▶ **EXERCISE PROMPT**:
Locate the lines where "metres" occurs and copy them as they stand.

## start

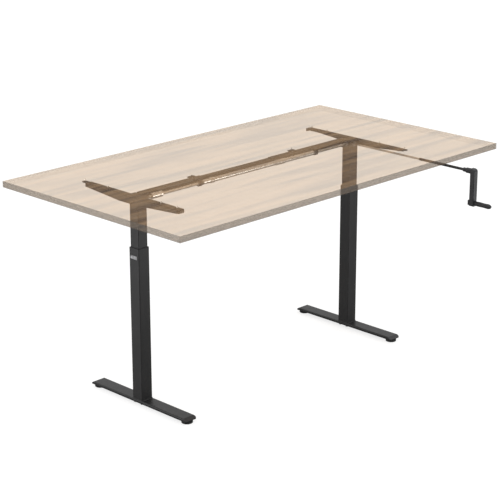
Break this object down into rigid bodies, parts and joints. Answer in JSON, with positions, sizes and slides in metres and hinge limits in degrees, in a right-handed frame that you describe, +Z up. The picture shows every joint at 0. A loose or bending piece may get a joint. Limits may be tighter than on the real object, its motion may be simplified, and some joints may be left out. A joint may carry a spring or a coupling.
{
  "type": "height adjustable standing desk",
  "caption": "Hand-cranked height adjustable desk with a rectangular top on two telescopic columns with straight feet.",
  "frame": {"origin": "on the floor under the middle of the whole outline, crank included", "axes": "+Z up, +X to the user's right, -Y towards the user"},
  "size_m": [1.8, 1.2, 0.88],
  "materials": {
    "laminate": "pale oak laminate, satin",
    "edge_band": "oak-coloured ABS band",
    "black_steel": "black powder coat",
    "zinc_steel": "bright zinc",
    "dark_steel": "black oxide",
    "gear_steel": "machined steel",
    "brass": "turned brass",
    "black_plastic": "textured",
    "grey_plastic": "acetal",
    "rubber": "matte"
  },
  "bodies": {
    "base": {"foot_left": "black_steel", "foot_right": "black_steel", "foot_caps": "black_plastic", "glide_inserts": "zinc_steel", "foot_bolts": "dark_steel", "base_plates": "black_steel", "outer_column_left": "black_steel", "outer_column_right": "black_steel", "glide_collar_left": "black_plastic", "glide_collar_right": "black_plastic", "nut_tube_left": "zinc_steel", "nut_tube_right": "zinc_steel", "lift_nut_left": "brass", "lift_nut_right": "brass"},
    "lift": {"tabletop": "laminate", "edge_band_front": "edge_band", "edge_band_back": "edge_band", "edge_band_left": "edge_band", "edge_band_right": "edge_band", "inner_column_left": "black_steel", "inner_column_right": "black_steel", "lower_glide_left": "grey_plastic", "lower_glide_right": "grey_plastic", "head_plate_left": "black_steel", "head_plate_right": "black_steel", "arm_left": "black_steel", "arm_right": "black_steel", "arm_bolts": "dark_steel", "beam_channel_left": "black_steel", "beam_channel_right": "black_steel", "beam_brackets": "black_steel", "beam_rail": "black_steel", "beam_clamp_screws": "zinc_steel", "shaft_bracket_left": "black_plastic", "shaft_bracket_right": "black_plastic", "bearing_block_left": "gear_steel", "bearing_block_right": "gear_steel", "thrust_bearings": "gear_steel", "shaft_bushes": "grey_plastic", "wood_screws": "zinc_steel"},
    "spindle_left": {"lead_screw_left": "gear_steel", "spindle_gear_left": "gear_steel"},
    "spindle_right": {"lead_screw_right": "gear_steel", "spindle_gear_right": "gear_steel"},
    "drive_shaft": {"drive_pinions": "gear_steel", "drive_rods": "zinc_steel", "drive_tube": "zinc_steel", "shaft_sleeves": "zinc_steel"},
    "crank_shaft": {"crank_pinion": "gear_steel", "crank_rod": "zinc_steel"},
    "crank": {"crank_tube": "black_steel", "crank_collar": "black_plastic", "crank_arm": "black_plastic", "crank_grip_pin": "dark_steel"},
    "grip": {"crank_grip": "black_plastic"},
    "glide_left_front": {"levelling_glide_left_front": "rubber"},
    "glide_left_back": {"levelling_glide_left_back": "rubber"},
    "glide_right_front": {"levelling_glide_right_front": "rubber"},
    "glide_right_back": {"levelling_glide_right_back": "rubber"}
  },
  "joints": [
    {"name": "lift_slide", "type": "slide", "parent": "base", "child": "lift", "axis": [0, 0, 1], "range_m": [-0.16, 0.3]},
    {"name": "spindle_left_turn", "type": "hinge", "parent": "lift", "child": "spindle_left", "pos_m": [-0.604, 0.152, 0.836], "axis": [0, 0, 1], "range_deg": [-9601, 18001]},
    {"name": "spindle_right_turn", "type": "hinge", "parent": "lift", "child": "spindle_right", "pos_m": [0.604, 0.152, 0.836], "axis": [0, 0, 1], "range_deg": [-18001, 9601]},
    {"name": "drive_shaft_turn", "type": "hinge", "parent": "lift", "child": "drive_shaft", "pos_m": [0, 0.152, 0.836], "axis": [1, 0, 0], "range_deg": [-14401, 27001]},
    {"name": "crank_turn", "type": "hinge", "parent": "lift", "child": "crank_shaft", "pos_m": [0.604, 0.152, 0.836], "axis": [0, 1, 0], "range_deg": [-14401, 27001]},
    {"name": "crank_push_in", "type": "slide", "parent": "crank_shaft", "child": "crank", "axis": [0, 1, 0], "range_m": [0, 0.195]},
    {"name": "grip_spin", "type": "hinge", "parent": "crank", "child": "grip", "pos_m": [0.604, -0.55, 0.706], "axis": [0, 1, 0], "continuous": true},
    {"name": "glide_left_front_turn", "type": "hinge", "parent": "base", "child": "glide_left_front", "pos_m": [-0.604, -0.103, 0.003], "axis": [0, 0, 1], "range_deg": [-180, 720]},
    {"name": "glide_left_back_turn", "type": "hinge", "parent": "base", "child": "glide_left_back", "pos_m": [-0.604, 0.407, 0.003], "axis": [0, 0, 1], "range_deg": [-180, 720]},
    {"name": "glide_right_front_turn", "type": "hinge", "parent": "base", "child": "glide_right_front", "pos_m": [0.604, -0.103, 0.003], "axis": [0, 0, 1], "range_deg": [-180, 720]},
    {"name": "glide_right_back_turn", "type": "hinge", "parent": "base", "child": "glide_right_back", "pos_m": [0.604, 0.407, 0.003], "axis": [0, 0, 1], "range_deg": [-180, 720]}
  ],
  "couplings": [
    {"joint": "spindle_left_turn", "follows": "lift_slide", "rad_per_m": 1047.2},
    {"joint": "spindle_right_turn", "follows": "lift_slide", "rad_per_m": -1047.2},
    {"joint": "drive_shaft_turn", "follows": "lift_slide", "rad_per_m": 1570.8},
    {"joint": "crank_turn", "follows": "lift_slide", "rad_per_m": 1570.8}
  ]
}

## end
## start

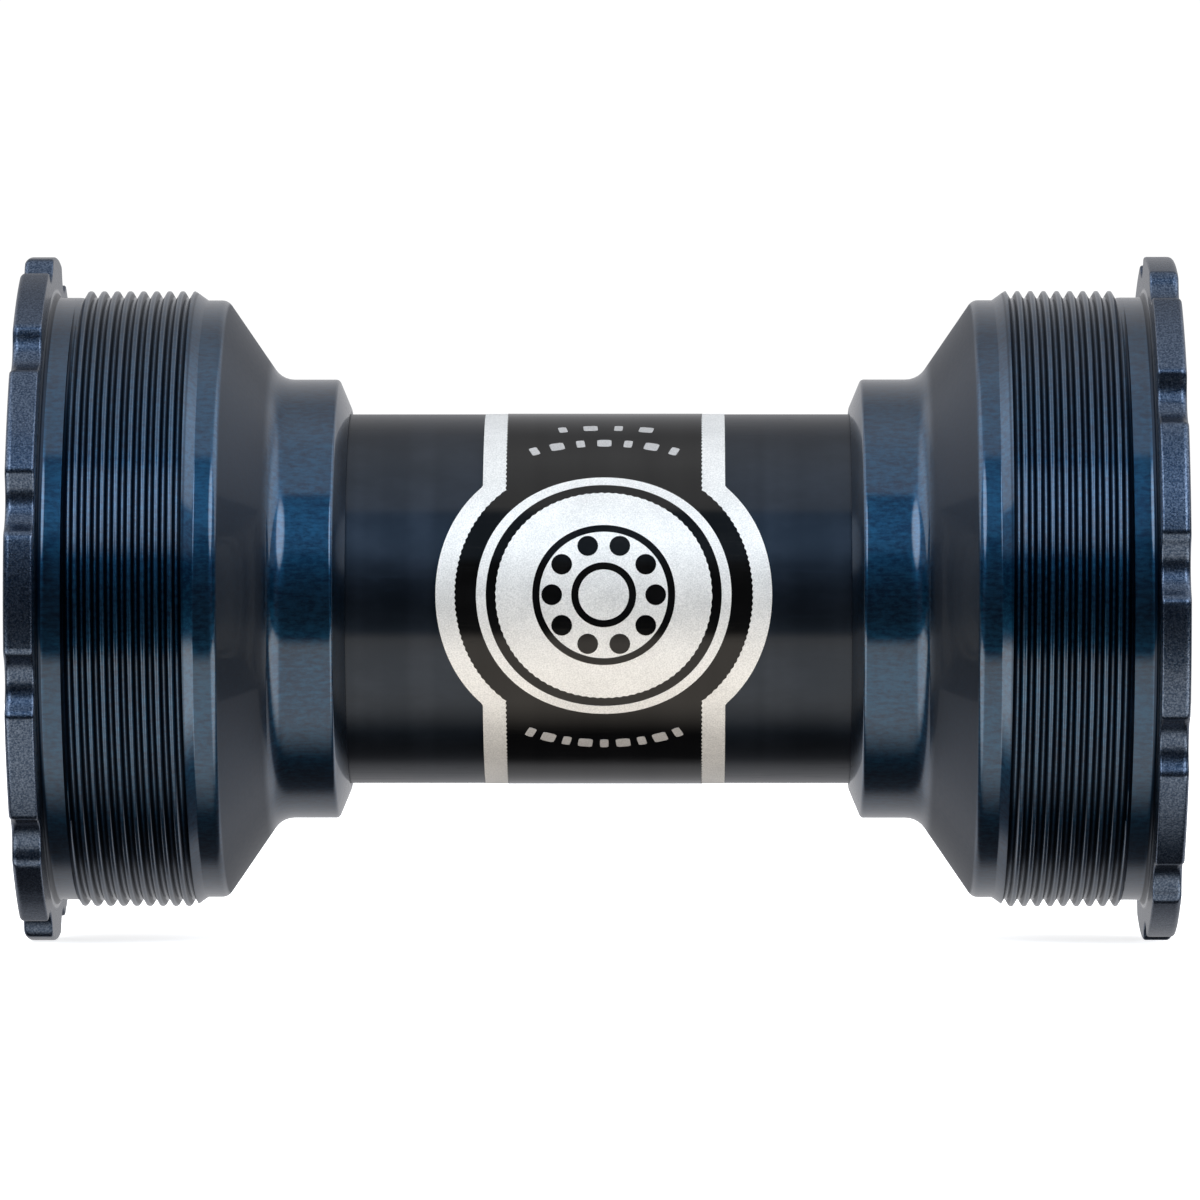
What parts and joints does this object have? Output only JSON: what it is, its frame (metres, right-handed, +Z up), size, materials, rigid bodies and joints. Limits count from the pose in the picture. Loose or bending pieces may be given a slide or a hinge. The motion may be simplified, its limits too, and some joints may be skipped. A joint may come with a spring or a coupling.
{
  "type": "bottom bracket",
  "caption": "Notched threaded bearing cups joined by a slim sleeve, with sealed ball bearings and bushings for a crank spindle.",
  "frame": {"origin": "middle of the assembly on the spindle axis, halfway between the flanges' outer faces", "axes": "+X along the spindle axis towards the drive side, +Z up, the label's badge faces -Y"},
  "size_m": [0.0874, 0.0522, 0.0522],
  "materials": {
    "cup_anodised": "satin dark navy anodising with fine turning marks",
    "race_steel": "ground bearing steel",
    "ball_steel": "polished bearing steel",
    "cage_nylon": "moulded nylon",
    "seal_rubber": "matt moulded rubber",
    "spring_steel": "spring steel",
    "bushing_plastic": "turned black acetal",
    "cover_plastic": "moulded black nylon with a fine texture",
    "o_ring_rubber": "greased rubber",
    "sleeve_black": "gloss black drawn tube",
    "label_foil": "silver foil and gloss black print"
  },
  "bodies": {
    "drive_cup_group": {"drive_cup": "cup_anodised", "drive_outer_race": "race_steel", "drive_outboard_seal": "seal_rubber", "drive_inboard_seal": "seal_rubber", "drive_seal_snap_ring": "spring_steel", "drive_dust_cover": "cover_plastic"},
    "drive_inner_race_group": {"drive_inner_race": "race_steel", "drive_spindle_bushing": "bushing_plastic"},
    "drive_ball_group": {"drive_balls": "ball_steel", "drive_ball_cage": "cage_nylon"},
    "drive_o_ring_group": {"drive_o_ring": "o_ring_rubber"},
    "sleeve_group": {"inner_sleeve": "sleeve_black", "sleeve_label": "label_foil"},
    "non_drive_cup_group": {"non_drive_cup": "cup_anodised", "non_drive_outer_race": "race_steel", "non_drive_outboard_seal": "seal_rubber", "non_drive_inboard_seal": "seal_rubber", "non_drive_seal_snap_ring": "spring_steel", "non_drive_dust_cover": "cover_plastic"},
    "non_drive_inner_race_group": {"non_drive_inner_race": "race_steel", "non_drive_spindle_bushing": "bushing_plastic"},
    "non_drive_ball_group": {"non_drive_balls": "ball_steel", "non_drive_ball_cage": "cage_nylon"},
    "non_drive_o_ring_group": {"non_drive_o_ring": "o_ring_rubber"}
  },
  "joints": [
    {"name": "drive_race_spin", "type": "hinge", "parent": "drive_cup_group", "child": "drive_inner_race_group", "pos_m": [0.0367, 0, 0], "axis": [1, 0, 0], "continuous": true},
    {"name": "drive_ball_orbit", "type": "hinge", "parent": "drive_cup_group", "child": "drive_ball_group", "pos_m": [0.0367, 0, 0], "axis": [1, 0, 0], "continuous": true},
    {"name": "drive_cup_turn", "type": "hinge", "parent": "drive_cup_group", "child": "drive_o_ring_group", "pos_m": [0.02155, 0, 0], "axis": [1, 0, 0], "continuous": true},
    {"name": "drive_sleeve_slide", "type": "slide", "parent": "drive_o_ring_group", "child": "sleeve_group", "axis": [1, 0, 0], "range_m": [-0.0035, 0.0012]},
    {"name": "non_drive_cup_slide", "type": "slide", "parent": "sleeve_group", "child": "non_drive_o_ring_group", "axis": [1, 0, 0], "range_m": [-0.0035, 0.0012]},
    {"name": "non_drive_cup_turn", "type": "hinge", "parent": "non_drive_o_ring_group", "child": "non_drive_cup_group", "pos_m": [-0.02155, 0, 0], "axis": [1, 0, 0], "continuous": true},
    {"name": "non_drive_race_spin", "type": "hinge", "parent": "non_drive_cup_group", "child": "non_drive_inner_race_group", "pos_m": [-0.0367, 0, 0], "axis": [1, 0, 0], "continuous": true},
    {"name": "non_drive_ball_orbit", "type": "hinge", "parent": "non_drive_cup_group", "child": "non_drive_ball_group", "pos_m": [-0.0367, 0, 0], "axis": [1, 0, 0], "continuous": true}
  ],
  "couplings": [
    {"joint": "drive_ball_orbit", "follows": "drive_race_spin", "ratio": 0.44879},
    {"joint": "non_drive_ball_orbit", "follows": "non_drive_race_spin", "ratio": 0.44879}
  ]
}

## end

▶ **OUTPUT OF THE TASK**:
Break this object down into rigid bodies, parts and joints. Answer in JSON, with positions, sizes and slides in metres and hinge limits in degrees, in a right-handed frame that you describe, +Z up. The picture shows every joint at 0. A loose or bending piece may get a joint. Limits may be tighter than on the real object, its motion may be simplified, and some joints may be left out. A joint may carry a spring or a coupling.
What parts and joints does this object have? Output only JSON: what it is, its frame (metres, right-handed, +Z up), size, materials, rigid bodies and joints. Limits count from the pose in the picture. Loose or bending pieces may be given a slide or a hinge. The motion may be simplified, its limits too, and some joints may be skipped. A joint may come with a spring or a coupling.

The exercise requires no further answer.